Nuclear magnetic resonance at up to 10.1 Giga-Pascal pressure detects an electronic topological transition in aluminum metal

TL;DR

This study uses high-pressure $^{27}$Al NMR to detect an electronic topological transition in aluminum at 10.1 GPa, revealing deviations from free electron behavior and symmetry changes.

Contribution

It provides direct NMR evidence of a Lifshitz transition in aluminum under high pressure, linking electronic structure changes to pressure-induced phenomena.

Findings

Detection of negative curvature in electronic density of states with pressure

Observation of a Lifshitz transition at 10.1 GPa

Increase in NMR linewidth indicating symmetry change

Abstract

High-sensitivity $^{27}$Al nuclear magnetic resonance (NMR) measurements of aluminum metal under hydrostatic pressure of up to 10.1 GPa reveal an unexpected negative curvature in the pressure-dependence of the electronic density of states measured through shift and relaxation, which violates free electron behavior.
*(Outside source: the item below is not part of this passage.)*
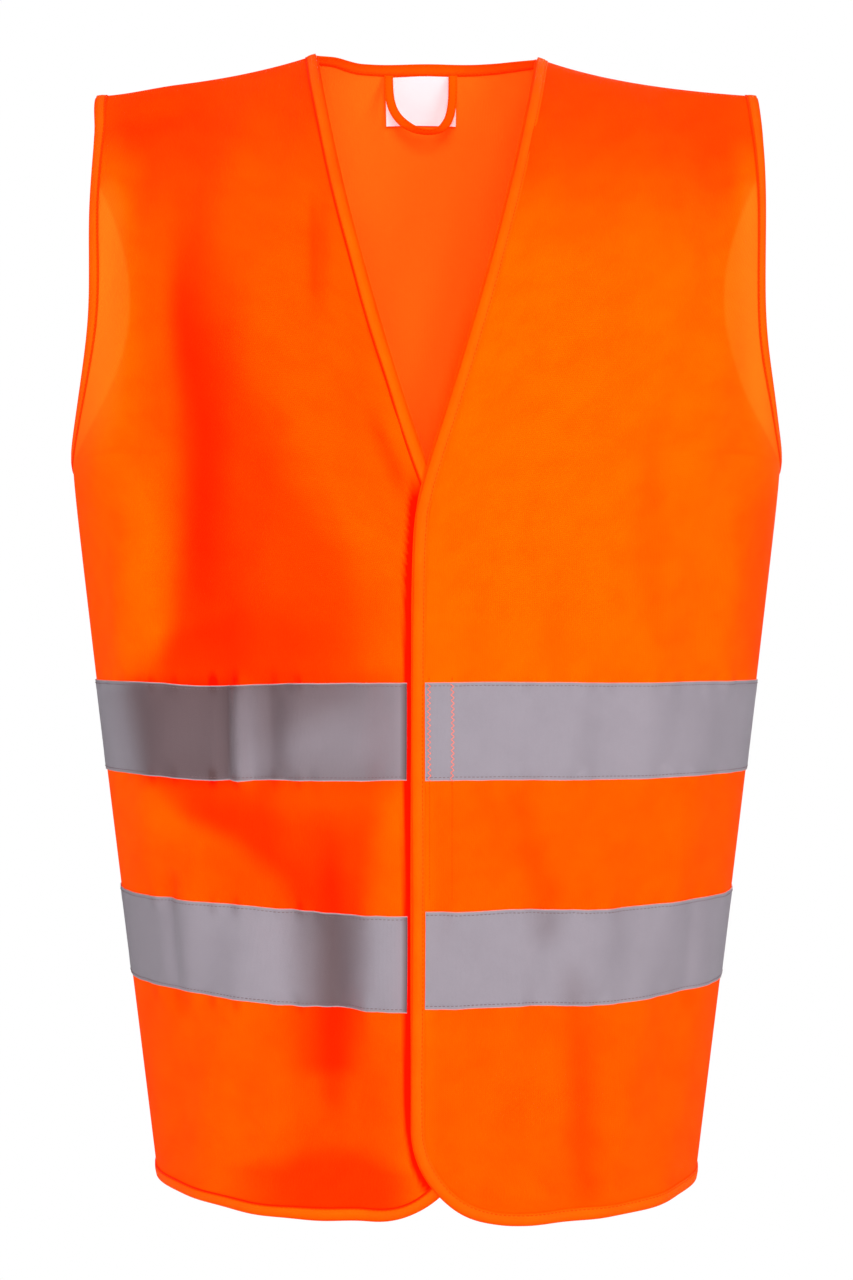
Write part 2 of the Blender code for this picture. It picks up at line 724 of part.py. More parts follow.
def build_vest():
    for item in list(bpy.data.objects):
        bpy.data.objects.remove(item, do_unlink=True)
    materials = {
        "cloth": fabric("fluorescent_orange_cloth", (1.0, 0.13, 0.004), 0.85, 0.2),
        "binding": fabric("orange_binding_tape", (1.0, 0.18, 0.01), 0.7, 0.1),
        "seam": fabric("orange_seam_allowance", (0.9, 0.10, 0.004), 0.9),
        "tape": fabric("silver_reflective_tape", (0.42, 0.38, 0.43), 0.45),
        "closure": fabric("orange_hook_and_loop", (0.85, 0.12, 0.01), 0.95, 0.4),
        "label": fabric("white_label", (0.93, 0.90, 0.92), 0.6),
    }
    back = back_grid()
    levels, part, _ = back
    add_piece("back_panel", slab_mesh(part, back[2], 0.0, cloth), materials["cloth"])
    for height, span in (("upper", upper_band), ("lower", lower_band)):
        sheet = band_mesh(levels, part, back[2], span)
        add_piece(height + "_band_back", sheet, materials["tape"])
    fronts = {
        left: build_front(left, left_lap, over_lift, "left", materials),
        right: build_front(right, right_lap, under_lift, "right", materials),
    }
    build_bindings_and_seams(back, fronts, materials)
    build_label(back, materials)
    build_loop(materials)


build_vest()
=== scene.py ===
import json
import math

import bmesh
import bpy
import numpy as np
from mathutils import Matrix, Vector


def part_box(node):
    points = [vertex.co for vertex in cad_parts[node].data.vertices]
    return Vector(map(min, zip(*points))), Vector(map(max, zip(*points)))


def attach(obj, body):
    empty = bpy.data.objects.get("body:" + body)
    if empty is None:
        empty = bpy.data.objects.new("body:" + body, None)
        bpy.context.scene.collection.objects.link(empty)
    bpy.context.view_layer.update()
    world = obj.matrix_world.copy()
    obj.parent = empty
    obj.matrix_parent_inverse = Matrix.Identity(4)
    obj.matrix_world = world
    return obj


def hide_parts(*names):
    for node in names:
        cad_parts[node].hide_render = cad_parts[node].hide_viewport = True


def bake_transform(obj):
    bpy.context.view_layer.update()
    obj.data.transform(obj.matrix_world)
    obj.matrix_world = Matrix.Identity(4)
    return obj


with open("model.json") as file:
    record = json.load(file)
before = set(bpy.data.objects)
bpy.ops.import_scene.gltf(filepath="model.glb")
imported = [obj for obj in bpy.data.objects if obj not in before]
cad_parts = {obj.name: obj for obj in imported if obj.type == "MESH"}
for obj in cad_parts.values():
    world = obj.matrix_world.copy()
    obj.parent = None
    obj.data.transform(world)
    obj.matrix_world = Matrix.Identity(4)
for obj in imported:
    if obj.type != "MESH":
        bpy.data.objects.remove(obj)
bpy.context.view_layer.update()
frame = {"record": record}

loopJoint = next(j for j in frame["record"]["behaviour"]["joints"] if j["name"] == "hanger_loop_swing")

# The cloth's form, in metres: +Z up, the wearer faces -Y and their left is +X
form = {
    "hem": -0.7585, "underarm": -0.279, "waist": -0.5, "blades": -0.2,
    "chestHalf": 0.2389, "hemHalf": 0.1812, "taperRound": 0.02, "fullness": 2.4,
    "yokeBroader": 0.013, "yokeSpan": 0.13, "yokeRise": 0.5,
    "frontDepth": 0.148, "hemFrontDepth": 0.128, "yokeDepth": 0.116,
    "backDepth": 0.138, "hemBackDepth": 0.126, "seamGap": 0.0012,
    "neckHalf": 0.075, "neckRound": 0.03, "neckReach": 0.042, "neckRise": 0.008, "neckFall": 0.25,
    "shoulderHalf": 0.2239, "shoulderDrop": 0.0252, "shoulderFall": 0.08, "roll": 0.2,
    "armFlare": 5.5, "armDip": 0.0050, "armSway": 0.0020,
    "vBottom": -0.288, "vBow": 0.35, "lapRound": 0.004, "corner": 0.062,
    "easeStart": 0.03, "easeEnd": 0.12, "cloth": 0.0006,
}
laps = {1: {"lap": 0.0086, "lift": 0.0017}, -1: {"lap": 0.026, "lift": -0.0022}}  # left front on top
wordOf = {1: "left", -1: "right"}
tapes = {name: (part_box(name + "_band_back")[0].z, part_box(name + "_band_back")[1].z)
         for name in ("upper", "lower")}
shell = "vest_shell"


def smooth(t):  # 0 to 1, level at both ends
    t = np.clip(t, 0.0, 1.0)
    return t * t * (3.0 - 2.0 * t)


def ramp(value, edge):  # a smooth step that starts at the edge's place and takes its span, down if negative
    return smooth((value - edge[0]) / edge[1])


def unit(v):  # directions of length one
    return v / np.linalg.norm(v, axis=-1, keepdims=True)


def halfWidth(z):  # straight at the chest, then an even taper, joined by a hyperbola
    below = form["underarm"] - z
    taper = (form["chestHalf"] - form["hemHalf"]) / (form["underarm"] - form["hem"])
    broader = form["yokeBroader"] * smooth(-below / form["yokeSpan"])  # the yoke lies flatter than the chest
    rounded = 0.5 * (below + np.sqrt(below ** 2 + form["taperRound"] ** 2))
    return form["chestHalf"] + broader - taper * rounded


def frontReach(z):  # deepest at the waist, less by the square of the distance above and below it
    above = (np.maximum(z - form["waist"], 0) / form["yokeRise"]) ** 2
    above = above * (form["frontDepth"] - form["yokeDepth"])
    span = form["waist"] - form["hem"]
    below = (form["frontDepth"] - form["hemFrontDepth"]) * (np.maximum(form["waist"] - z, 0) / span) ** 2
    return form["frontDepth"] - above - below


def backReach(z):  # deepest at the shoulder blades, a smooth step less at the hem
    share = smooth((form["blades"] - z) / (form["blades"] - form["hem"]))
    return form["backDepth"] - (form["backDepth"] - form["hemBackDepth"]) * share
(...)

A careful analysis of the Fermiology of aluminum shows that pressure induces an electronic topological transition (Lifshitz transition) that is responsible for the measured change in the density of states. The experiments also reveal a sudden increase in the NMR linewidth above 4.2 GPa from quadrupole interaction, which is not in agreement with the metal's cubic symmetry.